A brief instrumental jam from the accompanying quartet, sans Woods, served as an orchestral overture, after which three syncopated piano chords cued the singer-songwriter onstage to enthusiastic applause. The setlist started with the album’s opening track, “BETTY,” an ode to funk pioneer Betty Davis. Woods has stated in interviews that, while elemental in the funk soundscape of the 1960s and 70s, Davis is mostly remembered for her brief marriage to Miles Davis and for being unapologetically sensual in a manner perceived as menacing to men. Woods’ own high-pitched, perpetually even tone might be the opposite timbre to Davis’ characteristic growl, but there is empathy nonetheless, most evidently in the lyrics “What is it with you independent men? It’s always something threatening your masculine energy, you think it’s fleeting.”

As the concert progressed, Woods continued to lead the audience in this plural homage, each song a window into a particular moment of an artist’s life. For most of the evening, she let her songs do the talking, but a couple of interventions stood out. Before the song “FRIDA,” Woods mentioned the house in Mexico City where artist Frida Kahlo lived with “another artist who shall not be named,” prompting laughs from the audience, and a wink to the hosting museum with two Diego Rivera pieces on display in their permanent collection. The song specifically addresses the bridge that joins Frida’s house and studio with Diego’s, an architectural solution to the need for emotional distance. “I like you better,” Woods sings, “when you see me less.”

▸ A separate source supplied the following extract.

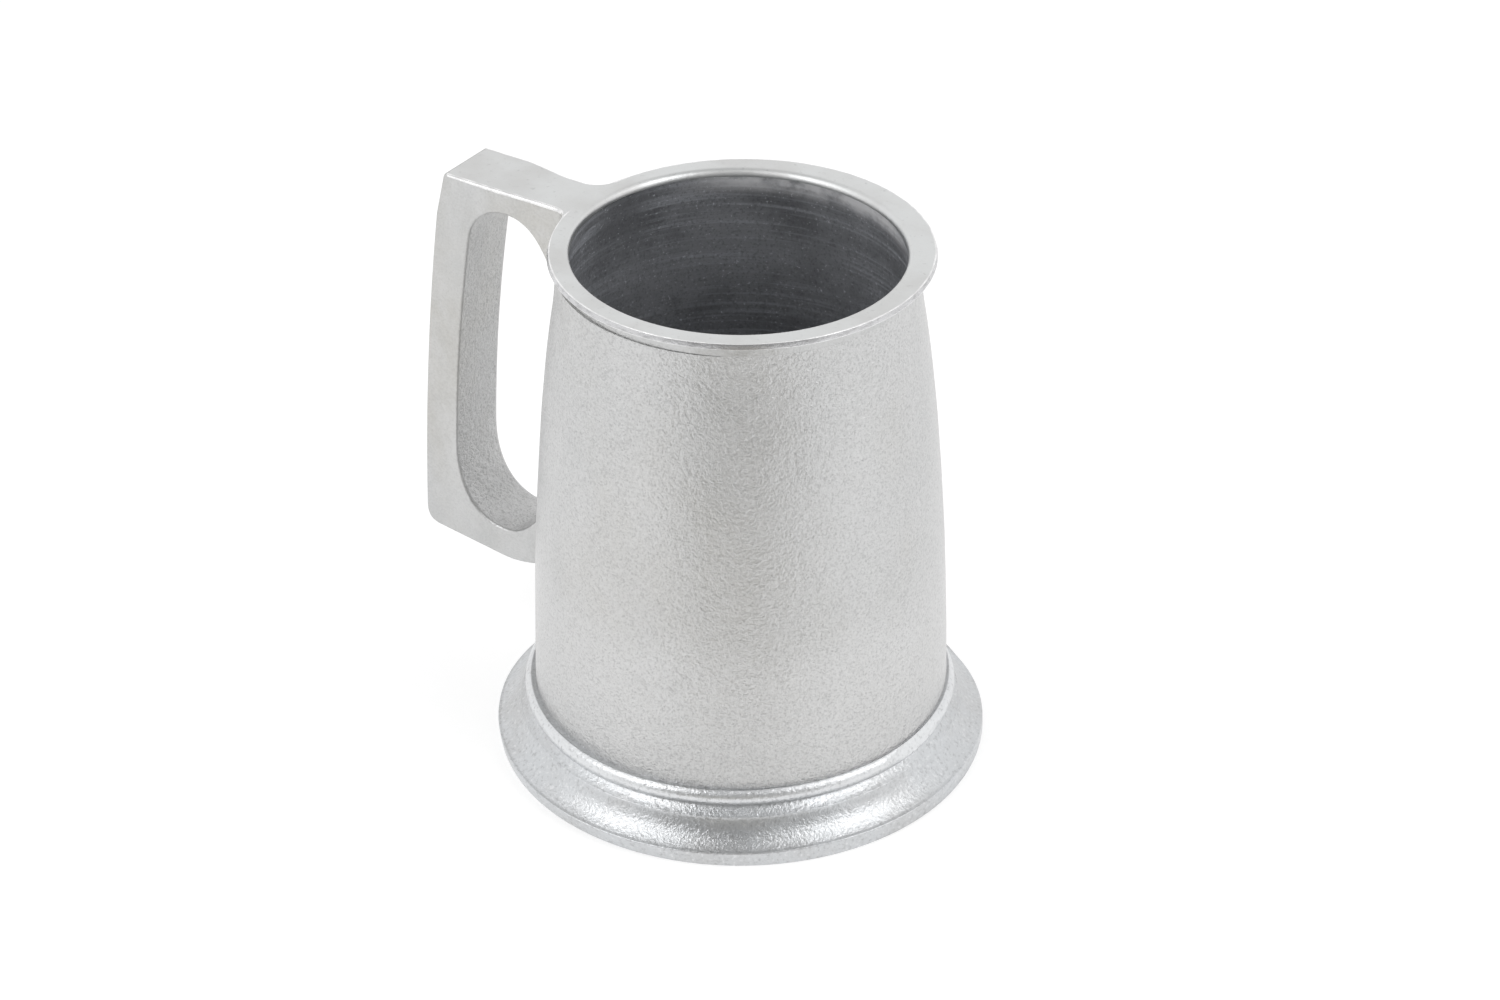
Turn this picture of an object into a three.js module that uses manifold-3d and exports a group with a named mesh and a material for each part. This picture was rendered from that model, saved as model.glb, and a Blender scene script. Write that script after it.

The band not only reflected the spirit of the album onstage, but made it more raw, particularly in their rock-infused take on the song “MUDDY.” Woods’ track, a cover of fellow Chicagoan Kevin Coval’s poem about blues guitarist Muddy Waters, explores the musician’s reaction when a journalist asked him if the white boys who were learning his music could ever play like him. The song, with its heavy beat and crunchy guitar chords, made most of the audience sway energetically, if not full on headbang to the rhythm.

As the band navigated through soul, funk, rock, jazz, and hip hop, the audience was always eager to follow. They sang along to the vocalizations that she invited them to sing. They danced in their seats. They raised their hands and moved them to the beat. Yet when Woods sang, her timbre always hovering over the music behind her, the audience listened. Those who knew the songs mouthed the words; others looked at her attentively, like they would a lecturer, or better yet, a poet. And Woods, without needing to sing louder, made herself heard.

The mood kept growing until “BASQUIAT,” arguably the climax of both the concert and the album. The fast-paced bassline and cymbals, performed just as they sound on the record, accentuated the slow burn of the song to Woods’ words: “I’m a stovetop, baby, I smile in your face, but the oven’s on high.” As she sang the call-and-response section of the song, “Are you mad? Yes, I’m mad. What make you mad?” the beat developed a sense of urgency, slowly building up and becoming harder to contain. Then, to the words “you can’t police my joy,” the band reached the boiling point, exploding into a reggae-like shuffle where everyone, both onstage and in the audience, let go and swayed to the beat. Woods’ smile as she embraced the new, slower groove, was contagious. The musicians breathed a sigh of relief. The poet gave her audience access to her joy, but only when she decided to do so.

The concert was mostly made up of “LEGACY! LEGACY!,” but the setlist included two songs from Woods’ previous album, “HEAVN,” from 2017. In the middle of performing her newest release, she asked the audience “can we play something from HEAVN?” prompting cheers before starting to sing “Stellar.” In many concerts, the audience usually listens politely to the new material, but is really there for the classics. In this case, having an artist ask for “permission” to play some of her older material shows the kind of audience she attracts: people who are not only there to groove to her music, but to truly listen to what she has to say.

The second song from HEAVN came at the very end of the concert, when Woods requested an applause to all the black women in the audience, before playing “Blk Girl Soldier.” The cheer extended to the black women onstage, of course, not only Woods but also her musical director, keyboardist Aminata Burton, also known as AMI. Besides rocking out with elaborate solos and playing in all manner of styles from blues to Latin tumbao, it is worth celebrating a black woman, and the only woman playing an instrument onstage, in a position of artistic authority.

Woods is in a unique position in her musical career. “LEGACY! LEGACY!” has received rave reviews from The New York Times, Rolling Stone, and Pitchfork. Greg Kot, Chicago Tribune critic and co-host of WBEZ’s Sound Opinions, gave Woods’ album the number 1 spot in his list of Top 10 Albums of 2019 so far. She is, of course, a well-known presence in Chicago beyond her music, as a published poet and Associate Artistic Director of Young Chicago Authors. Now she is gaining international popularity for her music, but she remains an approachable figure. On her Facebook page, fans ask her to perform in South Africa, Argentina, Australia, while her grandmother writes, in all caps, “I LOVE THIS YOUNG LADY!! SHE KEEPS GOING PLACES.” Likewise, her audience understands and appreciates her as such. They applaud her like a rockstar. She smiles back like an old friend.